Young was both artist and businessman, and was quick to latch on to the possibilities of neon lighting, creating the first neon signs in Utah, Wyoming, Idaho and Nevada from 1927. After opening a branch in Vegas’s Apache Hotel in 1933, YESCO began reimagining Vegas through signs, with the city becoming its biggest showcase as it grew to become America’s number one sign-maker.
The company has nearly 1,000 employees today, but remains in the family, run by Michael, Paul and Jeff Young, whose father, Thomas Young Jr, ran the company from 1969-88.
Though YESCO’s main HQ is in Salt Lake City, they still have a 400-strong sign factory in Vegas. “Since the war, Vegas has been our main calling card,” says Jeff Young, over the phone from Utah. “It all started with the Boulder Club sign in 1945, which was the first real ‘neon spectacular’. Tom drew the plans by hand on butcher’s paper, and the owners fell in love – they said they’d have it before they asked about the price.
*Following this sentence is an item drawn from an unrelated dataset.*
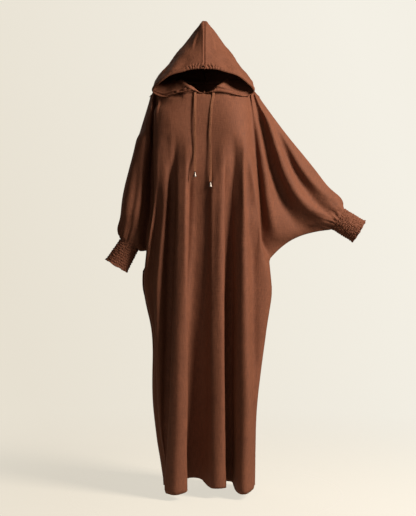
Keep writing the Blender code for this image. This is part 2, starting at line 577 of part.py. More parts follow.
def seam_lines(numbers, skipped, under, top):
    """The panel's four seams as vertex numbers: over and under each sleeve."""
    last = len(top) - 1
    underarm = ROWS_TO_UNDERARM - 1
    on_shoulder = [place for place in range(last + 1) if abs(top[place][0]) >= NECK_HALF_WIDTH - 1e-6]
    lines = []
    for end, outer, inner in ((-1, 0, skipped), (1, last, max(numbers[-1]))):
        shoulder = [numbers[0][place] for place in on_shoulder if top[place][0] * end > 0]
        shoulder = shoulder[::end]
        overarm = [row[outer] for row in numbers[1:ROWS_TO_UNDERARM]]
        side_seam = [row[inner] for row in numbers[:underarm:-1]]
        sleeve = [numbers[underarm][inner + end * step] for step in range(under[end] + 1)]
        lines.append((shoulder + overarm, end))
        lines.append((side_seam + sleeve, -end))
    return lines


def new_object(name, mesh):
    data = bpy.data.meshes.new(name)
    mesh.to_mesh(data)
    mesh.free()
    data.shade_smooth()
    made = bpy.data.objects.new(name, data)
    garment.objects.link(made)
    return made


def thicken(made, thickness, group=None, thin=1.0):
    """Gives an open cloth surface its thickness, towards its inner side."""
    wall = made.modifiers.new("cloth", "SOLIDIFY")
    wall.thickness = thickness
    wall.offset = -1.0
    wall.use_even_offset = False
    if group:
        wall.vertex_group = group
        wall.thickness_vertex_group = thin


def thicken_panel(made, seams):
    """Gives a panel its thickness, with its cut edge square to the cloth at the seams."""
    thicken(made, CLOTH)
    outer = len(made.data.vertices)
    graph = bpy.context.evaluated_depsgraph_get()
    wall = bpy.data.meshes.new_from_object(made.evaluated_get(graph))
    made.modifiers.clear()
    made.data = wall
    for line, turn in seams:
        points = np.array([wall.vertices[number].co for number in line])[:, [0, 2]]
        steps = np.diff(points, axis=0)
        steps /= np.linalg.norm(steps, axis=1)[:, None]
        along = np.vstack((steps[:1], steps[1:] + steps[:-1], steps[-1:]))
        along /= np.linalg.norm(along, axis=1)[:, None]
        for number, (x, z) in zip(line, along):
            inward = Vector((z, 0.0, -x)) * turn
            wall.vertices[outer + number].co = wall.vertices[number].co + inward * CLOTH


def hood_surface(depth_at, end):
    """The hood half's four edges, in metres, for the side at end (-1 or 1)."""
    opening = []
    for kind, x, y, z in HOOD_OPENING:
        if kind == "lip":
            y = (depth_at(x * end * HOOD_SPREAD[end] * CM, z * CM) - LIP_CLEARANCE) / CM
        opening.append((x * end * HOOD_SPREAD[end], y, z))
    opening = np.array(opening) * CM
    brow = np.array([(0.0, y, z) for y, z in HOOD_BROW]) * CM
    back = np.array([(0.0, y, z) for y, z in HOOD_BACK]) * CM

    def neck(share):
        point = neck_point(HOOD_FRONT_ANGLE + (math.pi - HOOD_FRONT_ANGLE) * share)
        outward = np.array((point[0], point[1], 0.0))
        point = point + outward / np.linalg.norm(outward) * NECK_OUT
        return point * np.array((end, 1.0, 1.0)) + np.array((0.0, 0.0, NECK_RAISE))

    def along(points, share):
        knots = chord_knots(points, HOOD_KNOTS)
        return smooth(share * knots[-1], knots, points)

    corner = along(opening, 0.0), along(opening, 1.0), neck(1.0), along(back, 1.0)

    def surface(u, v):
        flat = ((1 - u) * (1 - v) * neck(0.0) + (1 - u) * v * corner[1]
                + u * (1 - v) * neck(1.0) + u * v * corner[3])
        sides = ((1 - u) * along(opening, v) + u * along(back, v)
                 + (1 - v) * neck(u) + v * along(brow, u))
        round_u = u ** HOOD_ROUND_FORE[0] * (1 - u) ** HOOD_ROUND_FORE[1] * HOOD_FULL
        round_v = v ** HOOD_ROUND_UP[0] * (1 - v) ** HOOD_ROUND_UP[1] * HOOD_FULL
        push = np.array((HOOD_BULGE[0] * end, HOOD_BULGE[1], HOOD_BULGE[2])) * CM
        stand = HOOD_STAND * min(1.0, v / HOOD_STAND_END) * (1 - v) * math.sin(math.pi * u)
        return sides - flat + round_u * round_v * push + np.array((0.0, 0.0, stand))

    return surface


def hood_points(surface, end):
    """Rows of the hood half: the casing's lines first, then the cloth to the seam."""
    rows = []
    for v in HOOD_ROWS:
        fine = np.array([surface(u, v) for u in np.linspace(0, 1, 60)])
        knots = chord_knots(fine)
        cells = np.linspace(0.0, 1.0, HOOD_CELLS + 1)[1:] ** HOOD_CELL_GROWTH
        rest = CASING_STEPS[-1] * MM + (knots[-1] - CASING_STEPS[-1] * MM) * cells
        at = np.concatenate((np.array(CASING_STEPS) * MM, rest))
        at = np.insert(at, len(at) - 1, knots[-1] - HOOD_RIDGE)
        rows.append(smooth(at, knots, fine))
    rows = np.array(rows)
    crown = rows[-1].copy()
    crown[-1] = surface(1.0, HOOD_CROWN)
    crown[-2] = rows[-1, -1]
    rows[:-1, -2] = rows[:-1, -1]
    rows = np.insert(rows, len(rows) - 1, crown, axis=0)
    near_peak = np.exp((rows[..., 2] - rows[..., 2].max()) / PEAK_REACH)
    rows[..., 0] *= 1 + PEAK_FULL * near_peak
    ridge = end * (HOOD_RIDGE + PEAK_RIDGE * near_peak)
    rows[:, -2, 0] = ridge[:, -2]
    rows[-2, :, 0] = ridge[-2]
    rows[-1, :, 0] = end * SEAM_GAP / 2
    rows[:, -1, 0] = end * SEAM_GAP / 2
    return rows


def lift_off(mesh, neck, tree):
    """Moves the hood out, a little at a time, until its faces clear the panels."""
    for step in range(LIFT_STEPS):
        for face in mesh.faces:
            if any(vert in neck for vert in face.verts):
                continue
            corners = [vert.co.copy() for vert in face.verts]
            middles = [(a + b) / 2 for a, b in zip(corners, corners[1:] + corners[:1])]
            for point in corners + middles + [face.calc_center_median()]:
                near, normal, index, distance = tree.find_nearest(point)
                lack = HOOD_CLEARANCE - (point - near).dot(normal)
                if lack > 0 and distance < LIFT_REACH:
                    for vert in face.verts:
                        vert.co += normal * lack * LIFT_SHARE


def add_peak(mesh, corners, end):
    """The last cell is folded over the peak, along the line across it."""
    across_line, brow, peak, back = corners
    for face in ((across_line, brow, peak), (across_line, peak, back)):
        mesh.faces.new(face if end < 0 else face[::-1])


def hood_half(name, depth_at, tree, end):
    """One half of the hood, with its casing raised along the opening."""
    rows = hood_points(hood_surface(depth_at, end), end)
    mesh = bmesh.new()
    grid = [[mesh.verts.new(point) for point in row] for row in rows]
    for upper, lower in zip(grid, grid[1:]):
        for place in range(len(upper) - 1):
            corners = [upper[place], lower[place], lower[place + 1], upper[place + 1]]
            if lower is grid[-1] and place == len(upper) - 2:
                add_peak(mesh, corners, end)
            else:
                mesh.faces.new(corners if end < 0 else corners[::-1])
    mesh.normal_update()
    for number, row in enumerate(grid):
        normals = [vert.normal.copy() for vert in row]
        full = CASING_START[min(number, len(CASING_START) - 1)]
        for place, rise in enumerate(CASING_RISE):
            row[place].co += normals[place] * rise * full * MM
    lift_off(mesh, set(grid[0]), tree)
    made = new_object(name, mesh)
    made.vertex_groups.new(name="casing")
    width = len(rows[0])
    for number in range(len(made.data.vertices)):
        if number % width in (1, 2, 3):
            full = CASING_START[min(number // width, len(CASING_START) - 1)]
            made.vertex_groups["casing"].add([number], full, "REPLACE")
    thicken(made, CASING_CLOTH, "casing", CLOTH / CASING_CLOTH)
    return made


def cuff(name, end):
    """A shirred cuff: gathers raised outside between stitched rows, plain inside."""
    steps = CUFF_GATHERS * 2
    mesh = bmesh.new()
    outer = []
    levels = np.linspace(0.0, 1.0, CUFF_ROWS * 2 + 1)
    start = cuff_axes(end)[2] * SEAM_GAP
    for number, level in enumerate(levels):
        ring = []
        stitched = number % 2 == 0
        for step in range(steps):
            angle = 360.0 * step / steps
            rise = CUFF_RIB * (1.0 if step % 2 else 0.0) * (CUFF_STITCHED if stitched else 1.0)
            rise += 0.0 if stitched else CUFF_PUFF
            point = cuff_ring(end, angle, -1, level, rise) + start
            ring.append(mesh.verts.new(point))
        outer.append(ring)
    inner = []
    for level in (0.0, 1.0):
        ring = []
        for step in range(steps):
            point = cuff_ring(end, 360.0 * step / steps, -1, level, -CUFF_CLOTH) + start
            ring.append(mesh.verts.new(point))
        inner.append(ring)
    rings = outer + inner[::-1]
    for ring, following in zip(rings, rings[1:] + rings[:1]):
        for step in range(steps):
            after = (step + 1) % steps
            mesh.faces.new((ring[step], ring[after], following[after], following[step]))
    bmesh.ops.recalc_face_normals(mesh, faces=mesh.faces)
    return new_object(name, mesh)


def tie(name, route):
    """A flat tie: a band with rounded edges along a smooth route."""
    points = np.array(route) * CM
    knots = chord_knots(points)
    centres = smooth(np.linspace(0, knots[-1], TIE_POINTS), knots, points)
    curve = bpy.data.curves.new(name, "CURVE")
    curve.dimensions = "3D"
    curve.twist_mode = "MINIMUM"
    curve.extrude = TIE_WIDTH / 2 - TIE_THICKNESS / 2
    curve.bevel_depth = TIE_THICKNESS / 2
    curve.bevel_resolution = 2
    curve.use_fill_caps = True
    spline = curve.splines.new("POLY")
    spline.points.add(len(centres) - 1)
    for point, centre in zip(spline.points, centres):
        point.co = (*centre, 1.0)
        point.tilt = TIE_TURN
    made = bpy.data.objects.new(name, curve)
    garment.objects.link(made)
    return made, centres[-1]


def bell(name, top):
    """A turned metal end, narrow where the tie enters it and flared below."""
    mesh = bmesh.new()
    verts = [mesh.verts.new((radius * MM, 0.0, height * MM)) for radius, height in BELL]
    for first, second in zip(verts, verts[1:]):
        mesh.edges.new((first, second))
    made = new_object(name, mesh)
    made.location = Vector(top) - Vector((0.0, 0.0, SEAM_GAP))
    turn = made.modifiers.new("turn", "SCREW")
    turn.steps = BELL_SIDES
    turn.render_steps = BELL_SIDES
    turn.use_merge_vertices = True
    turn.merge_threshold = 0.00005
    return made


def material(name, colour, roughness, metallic):
    made = bpy.data.materials.new(name)
    made.use_nodes = True
    shader = made.node_tree.nodes["Principled BSDF"]
    shader.inputs["Base Color"].default_value = colour
    shader.inputs["Roughness"].default_value = roughness
    shader.inputs["Metallic"].default_value = metallic
    return made


for old in list(bpy.data.objects):
    bpy.data.objects.remove(old)
garment = bpy.data.collections.new("hooded_abaya")
bpy.context.scene.collection.children.link(garment)

# Front and back, each with its halves of both sleeves.
front_rows = panel_rows(FRONT_FOLDS, RIGHT_SLEEVE_FRONT, LEFT_SLEEVE_FRONT, -1)
front, front_seams = panel_mesh("front", *front_rows, -1)
back_rows = panel_rows(BACK_FOLDS, RIGHT_SLEEVE_BACK, LEFT_SLEEVE_BACK, 1)
back, back_seams = panel_mesh("back", *back_rows, 1)


def surface_tree(panels):
    """A search tree over the outer surfaces of the panels."""
    points = []
    faces = []
    for panel in panels:
        first = len(points)
        points += [vert.co.copy() for vert in panel.data.vertices]
        faces += [tuple(first + vert for vert in face.vertices) for face in panel.data.polygons]
    return BVHTree.FromPolygons(points, faces)


chest_tree = surface_tree([front])
shoulder_tree = surface_tree([front, back])


def chest_depth(x, z):
    """The front's outer surface, in y, at a place seen from the front."""
    hit = chest_tree.ray_cast(Vector((x, -1.0, z)), Vector((0.0, 1.0, 0.0)))
    return hit[0].y


thicken_panel(front, front_seams)
thicken_panel(back, back_seams)

hoods = [hood_half("hood_right", chest_depth, shoulder_tree, -1),
         hood_half("hood_left", chest_depth, shoulder_tree, 1)]
cuffs = [cuff("cuff_right", -1), cuff("cuff_left", 1)]
ties = []
bells = []
for tie_name, tie_route in TIE_ROUTES.items():
    tie_object, tie_end = tie(tie_name, tie_route)
    ties.append(tie_object)
    bells.append(bell(tie_name.replace("drawstring", "cord_end"), tie_end))

for cloth_object in [front, back] + hoods + cuffs + ties:
    cloth = material(cloth_object.name + "_crepe", CLOTH_COLOUR, 0.85, 0.0)
    cloth_object.data.materials.append(cloth)
for bell_object in bells:
    bell_object.data.materials.append(material(bell_object.name + "_metal", METAL_COLOUR, 0.35, 1.0))
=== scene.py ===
"""Hooded abaya, as worn: the cloth, the shirred cuffs, the drawstring and its metal ends.

Metres, +Z up, the front towards -Y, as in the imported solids. Left and right in the
names are the wearer's own, so the right sleeve is at -X. Tables are in centimetres.
"""
import math

import bmesh
import bpy
import numpy as np
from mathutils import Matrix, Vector, noise
from mathutils.kdtree import KDTree


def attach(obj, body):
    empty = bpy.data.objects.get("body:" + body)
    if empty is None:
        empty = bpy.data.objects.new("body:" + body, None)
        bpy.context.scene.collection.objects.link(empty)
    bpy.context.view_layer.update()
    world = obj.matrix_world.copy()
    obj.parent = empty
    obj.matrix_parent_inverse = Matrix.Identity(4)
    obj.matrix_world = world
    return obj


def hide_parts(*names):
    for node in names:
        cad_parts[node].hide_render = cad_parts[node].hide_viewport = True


CM = 0.01
MM = 0.001

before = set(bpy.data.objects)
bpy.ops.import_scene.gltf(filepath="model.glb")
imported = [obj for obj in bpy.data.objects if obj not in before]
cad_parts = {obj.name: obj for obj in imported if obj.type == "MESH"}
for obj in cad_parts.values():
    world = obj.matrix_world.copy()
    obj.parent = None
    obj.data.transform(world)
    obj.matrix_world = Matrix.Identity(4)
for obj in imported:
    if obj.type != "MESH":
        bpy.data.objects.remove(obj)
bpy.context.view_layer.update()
for imported in bpy.context.selected_objects:
    imported.select_set(False)

# The camera stands 4 m in front of the garment, level with its middle.
CAMERA_PLACE = (0.0128, -4.0, -0.605)
CAMERA_LENS = 76.1
FLOOR = -1.462

# The drawstring: a flat tie of the same cloth, its route repeated from the solids.
TIE_WIDTH = 9.0 * MM
TIE_THICKNESS = 2.4 * MM
TIE_ROUTES = {
    "drawstring_right": ((-3.3, -9.95, -1.23), (-3.3, -11.15, -4.5), (-3.35, -12.1, -8.0),
                         (-3.4, -12.75, -12.0), (-3.4, -13.2, -18.0), (-3.4, -13.5, -24.0),
                         (-3.35, -13.9, -30.0)),
    "drawstring_left": ((3.2, -9.97, -1.28), (3.2, -10.45, -2.7), (2.8, -11.15, -4.5),
                        (2.4, -12.05, -8.0), (2.15, -12.7, -12.0), (1.95, -13.15, -18.0),
                        (2.2, -13.25, -25.0), (2.1, -13.25, -33.6)),
}
TIE_ENDS = {"drawstring_right": "cord_end_right", "drawstring_left": "cord_end_left"}
# Rings along a tie, points round it, and the cloth all round it.
TIE_ROWS = 72
TIE_SECTION = 20
TIE_GIRTH = 20.0 * MM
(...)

Then the Pioneer Club wanted a bigger, brighter sign and it really snowballed from there.”
YESCO would help create a chunk of Vegas’s most iconic signs in the next 15 years: the Las Vegas Club, the Glitter Gulch, Vegas Vic, The Mint, the Silver Slipper, the Golden Nugget, the Stardust and the “Welcome to Las Vegas” sign, to name just a few.
It’s almost certain that Tom Wolfe was looking at YESCO signs in 1965 when he was on his way to defining the New Journalism with his catchily titled essay, Las Vegas (What?) Las Vegas (Can’t hear you! Too noisy) Las Vegas!!!! “Las Vegas is the only city in the world whose skyline is made neither of buildings, like New York, nor of trees, like Wilbraham, Massachusetts, but signs,” he wrote. “But such signs! They tower. They revolve, they oscillate, they soar in shapes before which the existing vocabulary of art history is helpless.”
But art history is where many neon signs are headed. According to Young, only around five of the 400 staff at YESCO’s Vegas factory work in traditional neon sign-making. Most of the rest are working on digital displays, which have taken off since YESCO installed the first four-colour LED sign at the Caesars Palace casino in 1984.
“For now, that’s our future,” says Young. “But neon will always be a part of what we do, and what’s amazing is that a well-made neon light from 1930 will still shine as bright today as it did then. It’s incredible that that particular piece of technology has endured the way it has.”
While YESCO continues to make and maintain neon signs in Vegas, notably the “Welcome…” light, the company also donated a sizeable collection to the Neon Museum and its Neon Boneyard, including the likes of the Stardust sign. “Once a sign is here,” says Danielle Kelly, “we’re also saving the story of that motel or that dry-cleaner. We’re saving a story about America and a tradition of craftsmanship that we’re in danger of losing.” History may be moving on, but the lights are still shining.